Ware came home. He was the CRC football MVP in 1977 and ’78, and he holds still-standing CRC track marks in the 100-, 200- and 400-meters. Ware ran on scholarship at UNLV before injuries reduced him to a crawl. He worked 25 years for the Sacramento County Public Defender’s office while coaching track at Johnson, Sacramento and Franklin high schools before retiring last decade. He now operates McAfee Trucking, which he created in 2006.

The Ware name still resonates. His niece, Jasmine Ware, was The Bee’s 2012 girls’ basketball Player of the Year from Sac High and is now playing at UC Santa Barbara on scholarship.

“A good life,” Ware said with Conant beaming from the back row.

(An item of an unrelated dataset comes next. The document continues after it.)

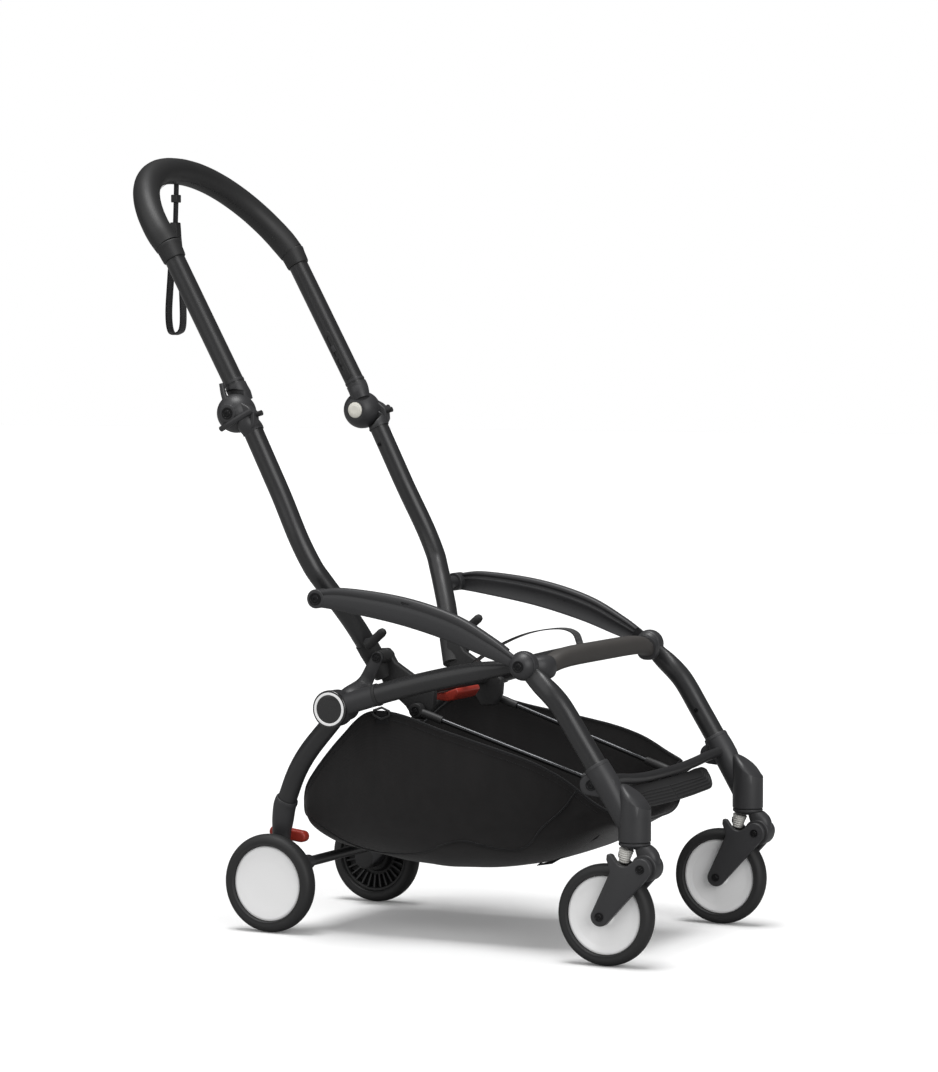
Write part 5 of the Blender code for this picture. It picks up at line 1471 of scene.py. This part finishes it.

Remembering Arthur Ayers – The CRC hall of fame induction ceremony started with a moment of silence for Arthur Ayers, a football star for CRC in 1976. He was paralyzed early that season making a tackle on a kickoff, the darkest moment in the school’s sports history. He died in February in Fresno at 58 from health issues related to his injury.

Ware was in on that fateful play, just feet away. A photo of Ayers was on display at the CRC Hall of Fame, next to his battered orange helmet. The face mask remains dislodged, in part due to the severity of the collision.

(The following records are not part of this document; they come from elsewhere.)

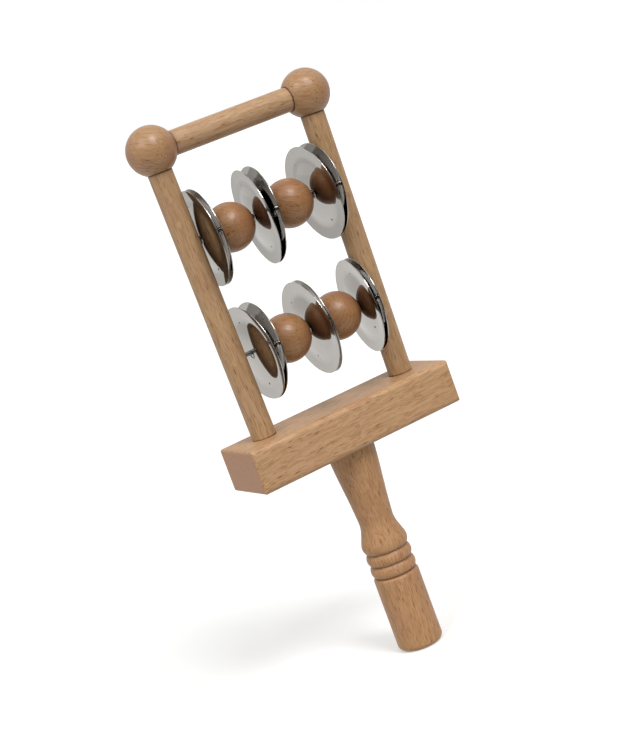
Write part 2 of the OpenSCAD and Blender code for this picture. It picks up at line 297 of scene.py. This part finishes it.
# Slow changes of tone, counted in fibres, and patches of pink
TONE_SCALE = 0.05
BLUSH_SCALE, BLUSH_FROM, BLUSH_TO, BLUSH_MOST = 0.045, 0.35, 0.7, 0.6
# End grain starts and is full where the surface faces along the grain by these shares
END_FROM, END_TO, END_MOST = 0.55, 0.98, 0.8
# How strongly each of these colours the wood at its darkest
RING_SHARE, FIBRE_SHARE, RAY_SHARE = 0.3, 0.6, 0.75
# Rays lie a little under the fibres, in a relief of a few hundredths of a millimetre
RAY_RELIEF, GRAIN_BUMP, GRAIN_DEPTH = -0.3, 0.6, 0.06
# How much smoother and rougher than the rest the fibres are, and the gloss of the lacquer
SMOOTHER, ROUGHER, COAT_ROUGHNESS = 0.06, 0.1, 0.28
# Each seed is a place in the log, this far from the next along the grain
SEED_STEP = 37.0


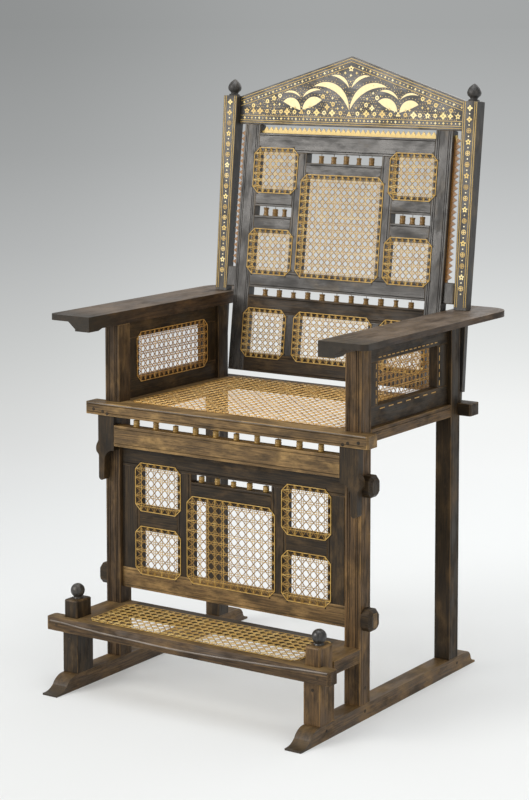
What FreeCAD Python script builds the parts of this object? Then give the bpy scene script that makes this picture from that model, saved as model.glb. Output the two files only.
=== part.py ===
# Lamu chair (kiti cha enzi): a high-backed Swahili chair of honour with caned panels.
# Millimetres, +Z up. The chair faces -Y. The origin is on the floor, midway between the legs and
# midway between the front tips of the runners and the rear ends of the arms.
# Left is -X and right is +X, as seen by someone who faces the chair.
import FreeCAD, Part
import math
import os
import re
from types import SimpleNamespace

SIZES = {
    # Legs, and the sled runners they stand on
    "half_width": 300,
    "leg_width": 35,
    "front_leg_depth": 37,
    "rear_leg_depth": 36,
    "leg_spacing": 346,
    "leg_tenon_length": 16,
    "leg_tenon_wall": 8,
    "runner_height": 30,
    "runner_front_reach": 204,
    "runner_rear_reach": 73,
    "front_toe_length": 62,
    "rear_toe_length": 34,
    "toe_tip_height": 4,
    # Seat frame
    "seat_height": 551,
    "seat_rail_height": 25,
    "seat_front_reach": 26,
    "seat_front_rail_depth": 48,
    "seat_rear_reach": 24,
    "seat_rear_rail_depth": 32,
    "seat_side_rail_width": 60,
    "horn_length": 31,
    "horn_depth": 36,
    "horn_corner": 3,
    # Cane
    "cane_thickness": 1.6,
    "cane_margin": 10,
    "cane_corner": 14,
    "cane_strand": 5,
    # Apron, its spindles and its hanging brackets
    "apron_gallery_height": 19,
    "apron_height": 42,
    "apron_front_reach": 19,
    "apron_thickness": 26,
    "apron_spindle_diameter": 11,
    "bracket_thickness": 19,
    "bracket_drop": 133,
    "bracket_overhang": 10,
    # Caned panel between the front legs
    "calf_setback": 8,
    "calf_thickness": 22,
    "calf_lift": 33,
    "calf_lap": 8,
    "calf_bottom_rail_height": 41,
    "calf_top_rail_height": 49,
    "calf_stile_width": 43,
    "calf_muntin_width": 33,
    "calf_centre_share": 0.503,
    "calf_cross_bar_height": 48,
    "calf_gallery_height": 16,
    "calf_gallery_bar_height": 36,
    "rail_tenon_height": 28,
    "rail_tenon_thickness": 14,
    "end_block_reach": 22,
    "end_block_height": 41,
    "end_block_depth": 37,
    "end_block_corner": 9,
    "end_block_chamfer": 6,
    # Arms, and the caned panels under them
    "arm_rise": 182,
    "arm_thickness": 26,
    "arm_flange_thickness": 12,
    "arm_width": 101,
    "arm_step_width": 17,
    "arm_front_reach": 95,
    "arm_rear_reach": 96,
    "arm_front_radius": 14,
    "arm_rear_radius": 46,
    "arm_lobe_drop": 4,
    "arm_lobe_length": 30,
    "arm_lobe_slope": 12,
    "arm_panel_setback": 9,
    "arm_panel_thickness": 19,
    "arm_panel_bottom_rail_height": 39,
    "arm_panel_top_rail_height": 33,
    "arm_panel_front_stile_width": 39,
    "arm_panel_rear_stile_width": 41,
    # Footrest and its posts
    "footrest_height": 141,
    "footrest_thickness": 26,
    "footrest_front_reach": 156,
    "footrest_front_rail_depth": 31,
    "footrest_horn_length": 30,
    "footrest_side_rail_width": 65,
    "footrest_rear_rail_depth": 34,
    "footrest_rear_reach": 30,
    "footrest_end_corner": 5,
    "bevel_end_height": 7,
    "bevel_middle_height": 14,
    "bevel_end_depth": 3,
    "bevel_middle_depth": 8,
    "post_front_reach": 140,
    "post_width": 36,
    "post_depth": 50,
    "post_shoulder": 2,
    "post_block_height": 35,
    "post_block_chamfer": 5,
    "ball_diameter": 28,
    "ball_neck_diameter": 17,
    "ball_neck_height": 4,
    # Lift-off back: posts, finials and pediment
    "back_lean": 5.1,
    "back_post_inset": 8.5,
    "back_post_width": 29,
    "back_post_top_width": 35,
    "back_post_depth": 19.5,
    "back_post_top_depth": 30,
    "back_post_height": 420,
    "tongue_width": 23,
    "tongue_depth": 12.5,
    "tongue_setback": 5.5,
    "tongue_leg_gap": 2.5,
    "tongue_foot_lift": 20,
    "stub_width": 14,
    "stub_depth": 7,
    "stub_setback": 9,
    "stub_in_rail": 18,
    "finial_height": 36,
    "finial_diameter": 29,
    "finial_neck_diameter": 16,
    "finial_ring_diameter": 23,
    "pediment_side_height": 60,
    "pediment_rise": 88,
    "pediment_setback": 15,
    "pediment_thickness": 14,
    # Lift-off back: caned panel
    "panel_lean": 7.4,
    "panel_foot_inset": 18.4,
    "panel_foot_lift": 19,
    "panel_inset": 47,
    "panel_thickness": 22,
    "panel_stile_width": 39,
    "panel_bottom_rail_height": 39,
    "panel_lower_opening_height": 87,
    "panel_lower_rail_height": 36,
    "panel_wide_gallery_height": 17,
    "panel_middle_rail_height": 37,
    "panel_short_bar_height": 37,
    "panel_side_gallery_height": 20,
    "panel_centre_bar_height": 33,
    "panel_top_gallery_height": 20,
    "panel_top_rail_height": 40,
    "panel_upper_centre_share": 0.497,
    "panel_upper_muntin_width": 29,
    "panel_lower_centre_share": 0.486,
    "panel_lower_muntin_width": 37,
    "spindle_diameter": 10,
    "saw_pitch": 12,
    "saw_base": 5,
    "saw_tooth": 9,
    "saw_thickness": 4,
    "saw_setback": 9,
    "saw_head_gap": 3.8,
    "lug_rise": 12.5,
    "lug_height": 43,
    "lug_setback": 6,
    "lug_thickness": 14,
    # Clearances, and how far a cutting shape runs past what it cuts
    "joint_clearance": 0.2,
    "lift_clearance": 0.5,
    "rest_gap": 0.3,
    "overrun": 5,
}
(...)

“It was sad, and it hit all of us, even now,” Ware said. “But no one had a better attitude than Art.”

The other CRC inductees were basketball players Benji Garnett, Mark Hunter and Michele Lipelt, volleyball player Shana (Groff) Wood and baseball coach Rod Beilby.

Rios roams – Cornerback Marcus Rios of Cosumnes Oaks has sparkled in spring drills for UCLA and may have secured a starting job entering summer camp.

The chance to compete has been a victory in itself for Rios. The redshirt junior endured a 28-day stay his freshman season in a hospital that overlooked the UCLA facilities. He battled a rare, life-threatening fungal infection that had crept behind his eye, to the base of his brain. His weight plummeted to 130 pounds. Doctors told Rios that he may not survive. He vowed to return to football, pushing his IV tree down the hospital hallways to build up strength. Rios is back to a muscled 190 pounds.

Schromm death – Dick Schromm, who officiated college basketball games for more than 20 years and reveled in sharing stories about coaches and fans, died April 19. He was 81. Schromm worked as a counselor in the San Juan Unified School District for 33 years, everything from counseling personnel. Schromm earned notice for his officiating duties in refereeing basketball games in the old Pacific-8 Conference, Big Sky and Big West Conferences.

Said Schromm once, “I never T’d (technical foul) a guy unless he really wanted it, and a lot did.”